__ENTRIES SUPPLIED__
— begin —

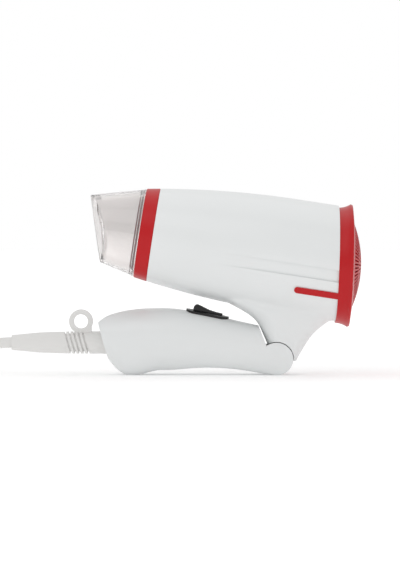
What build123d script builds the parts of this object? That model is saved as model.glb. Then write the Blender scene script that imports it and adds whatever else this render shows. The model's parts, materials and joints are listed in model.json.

— end —
— begin —

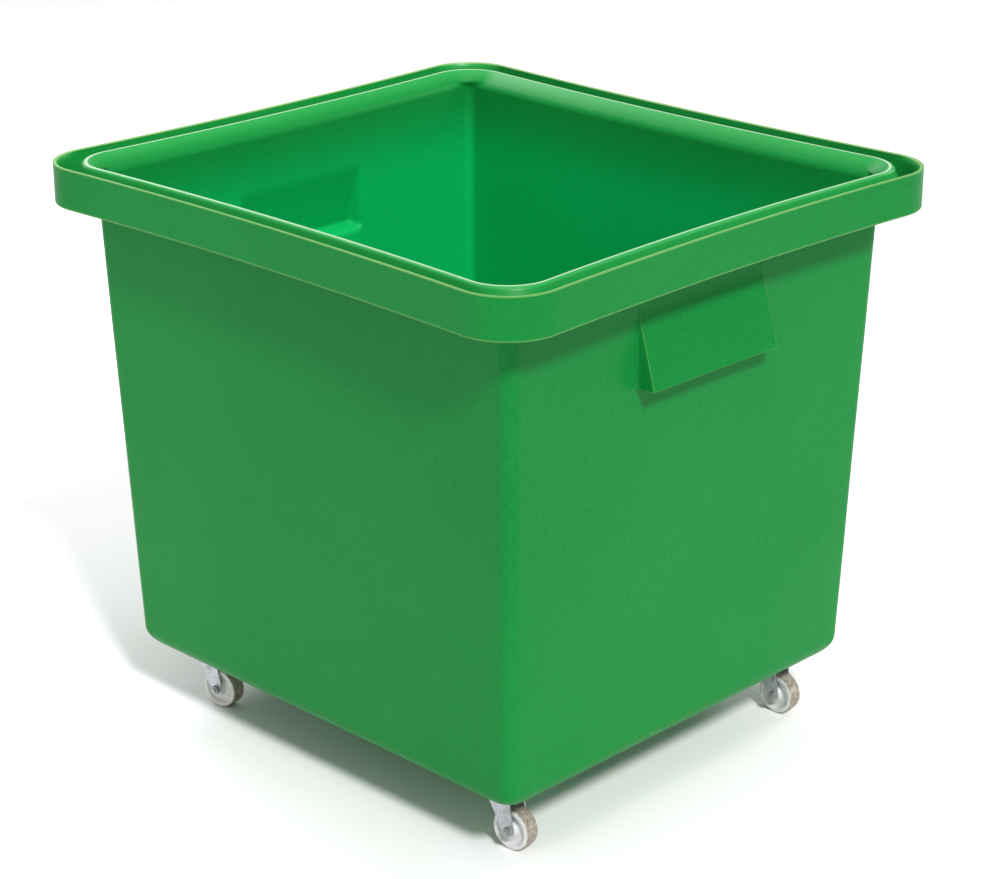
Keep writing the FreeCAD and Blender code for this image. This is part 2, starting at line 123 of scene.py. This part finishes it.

— end —
— begin —

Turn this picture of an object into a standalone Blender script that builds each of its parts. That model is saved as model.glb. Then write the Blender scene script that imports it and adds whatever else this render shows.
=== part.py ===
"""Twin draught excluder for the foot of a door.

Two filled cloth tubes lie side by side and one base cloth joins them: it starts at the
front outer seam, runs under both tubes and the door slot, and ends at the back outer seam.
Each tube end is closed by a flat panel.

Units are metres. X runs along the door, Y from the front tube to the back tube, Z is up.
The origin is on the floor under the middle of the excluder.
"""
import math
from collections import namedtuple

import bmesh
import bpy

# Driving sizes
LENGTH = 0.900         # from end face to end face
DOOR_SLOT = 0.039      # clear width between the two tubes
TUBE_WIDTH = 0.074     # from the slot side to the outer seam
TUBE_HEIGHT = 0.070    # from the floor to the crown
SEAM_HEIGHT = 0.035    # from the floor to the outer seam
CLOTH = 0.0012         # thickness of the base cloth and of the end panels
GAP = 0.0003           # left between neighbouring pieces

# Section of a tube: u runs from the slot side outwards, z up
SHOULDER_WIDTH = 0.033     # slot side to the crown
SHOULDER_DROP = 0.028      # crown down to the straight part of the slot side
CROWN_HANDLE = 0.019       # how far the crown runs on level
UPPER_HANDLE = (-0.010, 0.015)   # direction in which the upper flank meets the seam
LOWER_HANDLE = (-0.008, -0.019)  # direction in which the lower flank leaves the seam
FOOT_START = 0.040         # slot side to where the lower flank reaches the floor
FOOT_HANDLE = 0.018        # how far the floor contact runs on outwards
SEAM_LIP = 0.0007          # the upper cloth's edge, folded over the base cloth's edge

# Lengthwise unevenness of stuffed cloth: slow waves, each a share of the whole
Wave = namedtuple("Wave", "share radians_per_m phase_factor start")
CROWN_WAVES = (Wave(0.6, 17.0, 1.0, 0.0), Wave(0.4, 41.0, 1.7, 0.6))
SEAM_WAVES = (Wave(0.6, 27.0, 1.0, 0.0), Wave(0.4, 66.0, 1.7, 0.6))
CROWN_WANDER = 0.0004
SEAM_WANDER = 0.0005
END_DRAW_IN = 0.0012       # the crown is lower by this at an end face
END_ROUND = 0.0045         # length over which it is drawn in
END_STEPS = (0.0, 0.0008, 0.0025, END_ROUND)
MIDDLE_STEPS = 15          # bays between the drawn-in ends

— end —

__PROBLEM STATEMENT__
Return exactly, and only, the lines from the one containing "Turn this picture" down to the one containing "Each tube end is closed by a flat panel.", with both of those lines included.

__EXPECTED OUTPUT__
Turn this picture of an object into a standalone Blender script that builds each of its parts. That model is saved as model.glb. Then write the Blender scene script that imports it and adds whatever else this render shows.
=== part.py ===
"""Twin draught excluder for the foot of a door.

Two filled cloth tubes lie side by side and one base cloth joins them: it starts at the
front outer seam, runs under both tubes and the door slot, and ends at the back outer seam.
Each tube end is closed by a flat panel.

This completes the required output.